If you’ve got a ghost problem, “Who ya gonna call?” Rentakill might be a safer bet! This revenant slaying quartet are clearly a bit rusty.
Judging by the hubbub that erupted over Columbia’s alleged IP pilfering, you may be surprised to discover that the plot of Disney’s 1937 animation, Lonesome Ghosts…
…and the Spook Busters comedy movie released in 1946 shares a lot in common with Filmation’s spirited output. In the latter, the premise revolves around a group of former students who are recruited to exorcise a haunted mansion. One of them – the dropout – gets entangled in an experiment to transplant part of his brain into a gorilla.
Disney’s interpretation of the same territory concerns the escapades of Mickey, Donald and Goofy, known collectively as the Ajax Ghost Exterminators. Recruited by phone to evict a troupe of spectres from a possessed, derelict house, the trio are caught up in a series of pranks orchestrated by the same bored apparitions who made the call in the first place.

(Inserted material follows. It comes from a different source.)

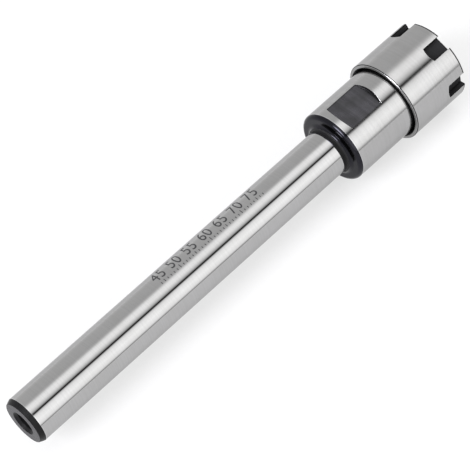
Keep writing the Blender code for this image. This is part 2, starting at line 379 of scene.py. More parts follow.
class Patterns:
    """The Geometry Nodes trees for what repeats: threads, cutters round the axis, and scale lines."""

    def __init__(self) -> None:
        """Build the three trees."""
        self.thread = self.thread_tree()
        self.blocks = self.blocks_tree()
        self.ticks = self.ticks_tree()

    @staticmethod
    def end_tree(pen: Pen, shape: Socket, material: Socket) -> Tree:
        """Realize the shape, give it its material and send it out.

        Args:
            pen: The tree's pen.
            shape: The geometry so far.
            material: The material's socket.

        Returns:
            The finished tree.
        """
        real = pen.node("GeometryNodeRealizeInstances", {"Geometry": shape})
        dressed = pen.node("GeometryNodeSetMaterial", {"Geometry": real.outputs[0], "Material": material})
        return pen.send({"Geometry": dressed.outputs[0]})

    def thread_tree(self) -> Tree:
        """Draw a thread as a grid wound round the axis.

        Rows follow the helix, four to the turn: two on the ridge's crest and two in the groove. Rows that
        run past an end stop there, on a plain ring, and are merged.

        Returns:
            The tree.
        """
        knots = 4.0
        flat_share = 0.125
        turns_before = 2.0
        turns_spare = 3.0
        pen, given = Pen.group("GeometryNodeTree", "helical_thread", {
            "Start": 0.0, "Length": 0.01, "Pitch": 0.001, "Ridge": 0.005, "Groove": 0.0045, "Rear": 0.0045,
            "Front": 0.0045, "Side": 1.0, "Shift": 0.0, "Columns": 96, "Material": None,
        })
        whole_turns = pen.math("CEIL", pen.math("DIVIDE", given["Length"], given["Pitch"]))
        rows = pen.math("MULTIPLY_ADD", pen.math("ADD", whole_turns, turns_spare), knots, 1.0)
        width = pen.math("ADD", given["Columns"], 1.0)
        grid = pen.node("GeometryNodeMeshGrid", {"Vertices X": rows, "Vertices Y": width})

        row, column = pen.split(pen.node("GeometryNodeInputIndex").outputs[0], width)
        turn, knot = pen.split(row, knots)
        in_groove, second = pen.split(knot, knots / 2)
        on_flat = pen.math("MULTIPLY_ADD", second, flat_share, -flat_share / 2)
        share = pen.math("MULTIPLY_ADD", in_groove, 0.5, on_flat)
        round_share = pen.math("DIVIDE", column, given["Columns"])
        helix = pen.math("ADD", pen.math("ADD", turn, share), pen.math("ADD", round_share, given["Shift"]))
        along = pen.math("MULTIPLY", pen.math("SUBTRACT", helix, turns_before), given["Pitch"])
        along = pen.math("MINIMUM", pen.math("MAXIMUM", along, 0.0), given["Length"])

        side = given["Side"]
        level = pen.math("MULTIPLY", pen.blend(in_groove, given["Ridge"], given["Groove"]), side)
        from_rear = pen.math("MULTIPLY_ADD", given["Rear"], side, along)
        to_front = pen.math("SUBTRACT", given["Length"], along)
        from_front = pen.math("MULTIPLY_ADD", given["Front"], side, to_front)
        level = pen.math("MINIMUM", level, pen.math("MINIMUM", from_rear, from_front))
        radius = pen.math("MULTIPLY", level, side)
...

With ridding the world of ghosts in an organised fashion, possibly wearing a uniform of some sort, being such a commonplace fictional theme, Columbia might have been better advised to invest some money in a history of film textbook. That half a million dollars would have bought a heck of a lot more Marshmallow Fluff!
In a bizarre twist of coincidence, mingling two already twinned properties, Lorenzo Music lent his voice to the animated portrayals of both Garfield and Peter Venkman. Following Lorenzo’s death in 2001 Bill Murray – who played Peter Venkman in both of the proper Ghostbusters movies – became the voice of CGI Garfield.
What all this proves is that every article has to end at some point, and most finish with the last word. Unless there’s an encore. There isn’t in this case.